A third advantage is risk reduction in hazardous situations. This is especially important for bomb squads, hazardous inspections, unstable scenes, and other developing incidents where a robot can enter first. Boston Dynamics and public-safety use cases emphasize this point directly.
FAQ Section
What is a security robot?
A security robot is a robotic system used to support physical security tasks such as patrol, surveillance, inspection, anomaly detection, and incident reporting in commercial, industrial, and public environments.
How do security robots work?
Security robots use sensors such as cameras, thermal imagers, microphones, and navigation systems to patrol defined areas, collect data, detect anomalies, and send alerts or escalation signals to human operators or monitoring centers.
Why are security robots important?
They are important because they add persistent patrol capability, improve data capture, help monitor large or repetitive spaces, and reduce human exposure in some hazardous situations.
What are the benefits of security robots?
The main benefits include continuous patrol, improved incident visibility, data-driven monitoring, support for remote security operations, and reduced risk in selected hazardous scenarios.

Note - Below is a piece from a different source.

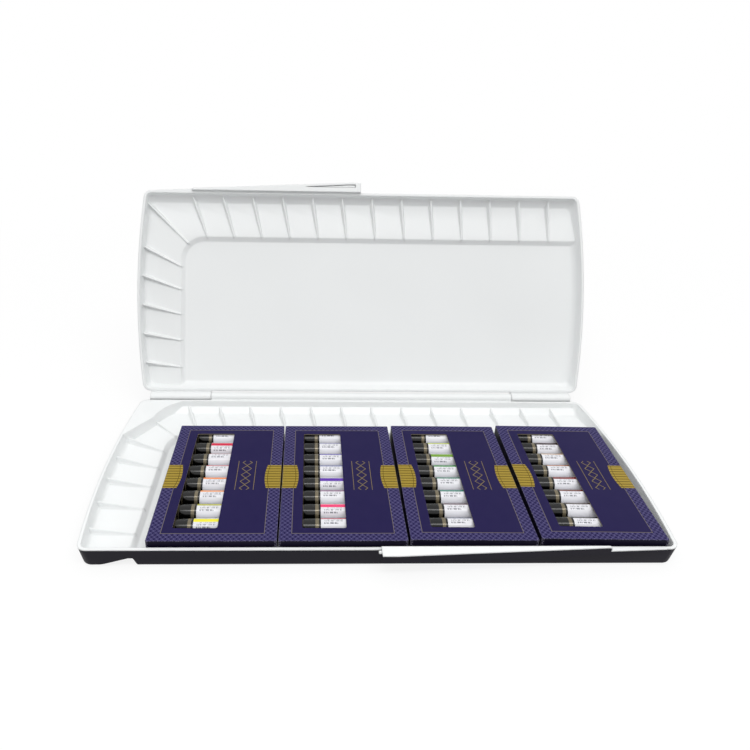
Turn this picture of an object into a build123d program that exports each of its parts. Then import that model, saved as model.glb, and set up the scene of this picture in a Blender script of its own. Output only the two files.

Are security robots replacing guards?
In most real-world deployments, no. They are mainly used to augment guard teams by automating repetitive patrol and monitoring tasks while humans remain responsible for decision-making, intervention, and response.
Summary
Security robots are a fast-growing segment of professional service robotics focused on autonomous patrol, surveillance support, inspection, and incident awareness. Their strongest role today is not full replacement of human security staff, but augmentation: providing continuous presence, better data capture, and safer first-look capability in large, repetitive, or potentially hazardous environments. As AI monitoring, mobility, and robots-as-a-service models improve, security robots are becoming a more established part of modern physical security operations.